>>>>

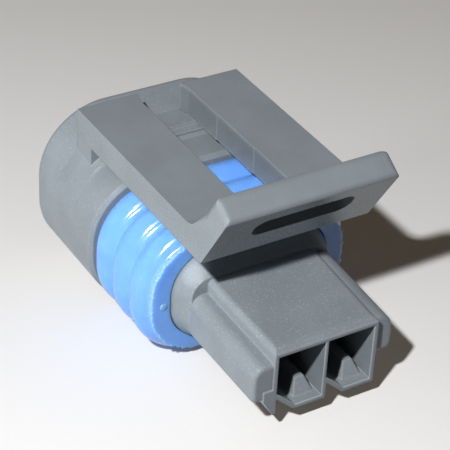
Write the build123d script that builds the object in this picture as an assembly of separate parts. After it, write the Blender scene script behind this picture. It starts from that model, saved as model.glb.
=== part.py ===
from build123d import *
from math import cos, radians, sin, sqrt
import os

# Sealed two-way electrical connector, in millimetres.
# X runs across it, -Y is the mating face, +Y the wire side and +Z the latch side.
# The origin is on the plate under the barrel, midway between the nose and the wire end.

# barrel: the oval rear body that the wires enter
barrel_width = 22.0
barrel_height = 13.8
barrel_flat = 1.2
barrel_front = 5.9
barrel_rear = 17.15
rim_chamfer = 0.35
rear_edge_radius = 0.7
rear_edge_turn = 30

# raised rear part of the barrel, which carries the latch
root_front = 9.85
root_front_rise = 0.55
root_foot = 0.25
root_ledge = 12.05
root_ledge_rise = 0.9
root_rear_rise = 2.0
root_radius_gain = 0.7

# mouth at the wire end
mouth_wall = 1.5
mouth_floor = 8.6

# seal in the mouth, with a hole for each wire
cable_seal_recess = 1.4
cable_seal_length = 6.0
cable_rib_height = 0.35
cable_rib_width = 1.1
cable_rib_count = 3
cable_rib_chamfer = 0.25
wire_hole_diameter = 1.9
wire_collar_diameter = 4.0
wire_collar_height = 0.5
wire_passage_diameter = 3.0
wire_height = 6.2

# core that the front seal sits on, and the cone that ends it
seal_side = 2.9
seal_height = 2.0
core_flat = 1.0
core_front = -4.3
cone_length = 2.0
cone_side = 0.95
cone_under = 1.9
cone_over = 1.7
cone_radius = 1.8

# nose: two thin-walled cavities under one roof
nose_front = -17.15
nose_side_wall = 0.37
nose_top = 9.35
nose_flare = 0.35
nose_rear_top = 9.95
nose_edge_radius = 0.6
nose_bottom = 4.9
roof_front_radius = 0.8

# rails on the sides of the nose: the right one sits higher, so that the plug only goes in one way up
rail_root = 0.15
rail_reach = 1.95
rail_rise = 0.65
left_rail_front = -17.0
left_rail_bottom = 4.3
left_rail_top = 7.95
left_rail_low_radius = 0.45
left_rail_high_radius = 1.2
right_rail_front = -16.6
right_rail_bottom = 5.1
right_rail_top = 8.95
right_rail_low_radius = 0.7
right_rail_high_radius = 1.6
rail_end_radius = 0.4

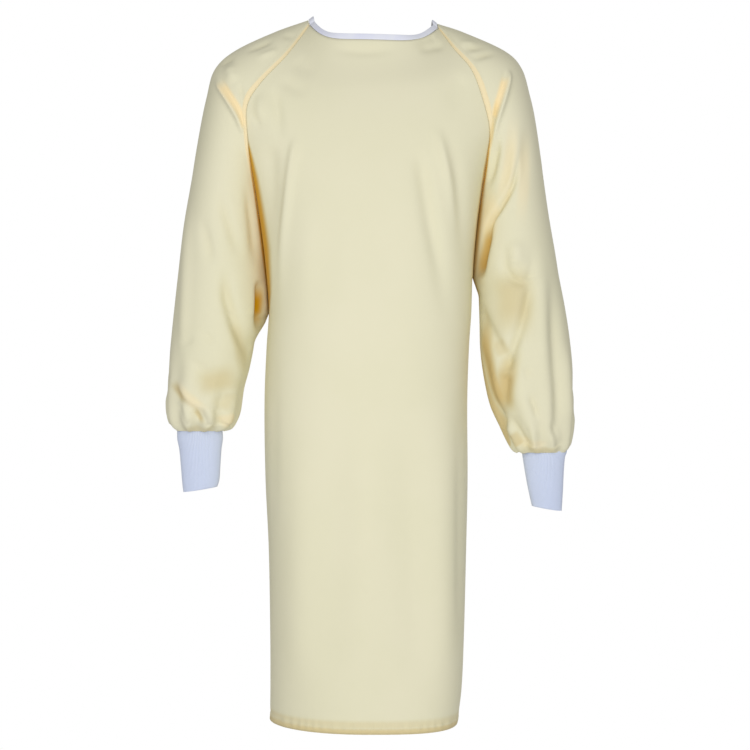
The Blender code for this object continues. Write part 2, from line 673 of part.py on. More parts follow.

<<<<

Required task:
Print the records above exactly as they appear.

Task solution:
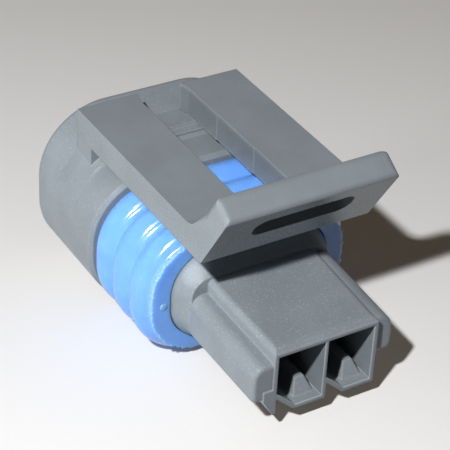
Write the build123d script that builds the object in this picture as an assembly of separate parts. After it, write the Blender scene script behind this picture. It starts from that model, saved as model.glb.
=== part.py ===
from build123d import *
from math import cos, radians, sin, sqrt
import os

# Sealed two-way electrical connector, in millimetres.
# X runs across it, -Y is the mating face, +Y the wire side and +Z the latch side.
# The origin is on the plate under the barrel, midway between the nose and the wire end.

# barrel: the oval rear body that the wires enter
barrel_width = 22.0
barrel_height = 13.8
barrel_flat = 1.2
barrel_front = 5.9
barrel_rear = 17.15
rim_chamfer = 0.35
rear_edge_radius = 0.7
rear_edge_turn = 30

# raised rear part of the barrel, which carries the latch
root_front = 9.85
root_front_rise = 0.55
root_foot = 0.25
root_ledge = 12.05
root_ledge_rise = 0.9
root_rear_rise = 2.0
root_radius_gain = 0.7

# mouth at the wire end
mouth_wall = 1.5
mouth_floor = 8.6

# seal in the mouth, with a hole for each wire
cable_seal_recess = 1.4
cable_seal_length = 6.0
cable_rib_height = 0.35
cable_rib_width = 1.1
cable_rib_count = 3
cable_rib_chamfer = 0.25
wire_hole_diameter = 1.9
wire_collar_diameter = 4.0
wire_collar_height = 0.5
wire_passage_diameter = 3.0
wire_height = 6.2

# core that the front seal sits on, and the cone that ends it
seal_side = 2.9
seal_height = 2.0
core_flat = 1.0
core_front = -4.3
cone_length = 2.0
cone_side = 0.95
cone_under = 1.9
cone_over = 1.7
cone_radius = 1.8

# nose: two thin-walled cavities under one roof
nose_front = -17.15
nose_side_wall = 0.37
nose_top = 9.35
nose_flare = 0.35
nose_rear_top = 9.95
nose_edge_radius = 0.6
nose_bottom = 4.9
roof_front_radius = 0.8

# rails on the sides of the nose: the right one sits higher, so that the plug only goes in one way up
rail_root = 0.15
rail_reach = 1.95
rail_rise = 0.65
left_rail_front = -17.0
left_rail_bottom = 4.3
left_rail_top = 7.95
left_rail_low_radius = 0.45
left_rail_high_radius = 1.2
right_rail_front = -16.6
right_rail_bottom = 5.1
right_rail_top = 8.95
right_rail_low_radius = 0.7
right_rail_high_radius = 1.6
rail_end_radius = 0.4

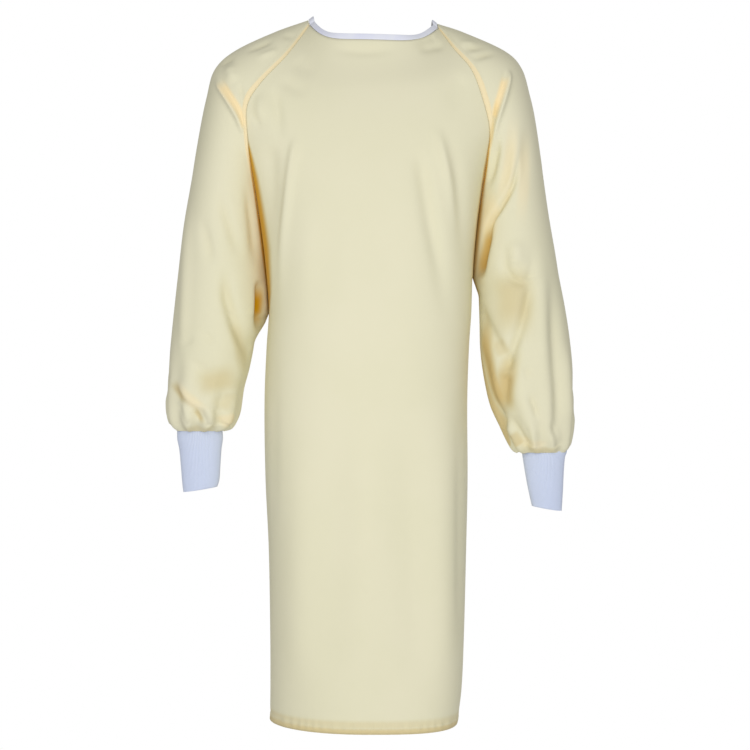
The Blender code for this object continues. Write part 2, from line 673 of part.py on. More parts follow.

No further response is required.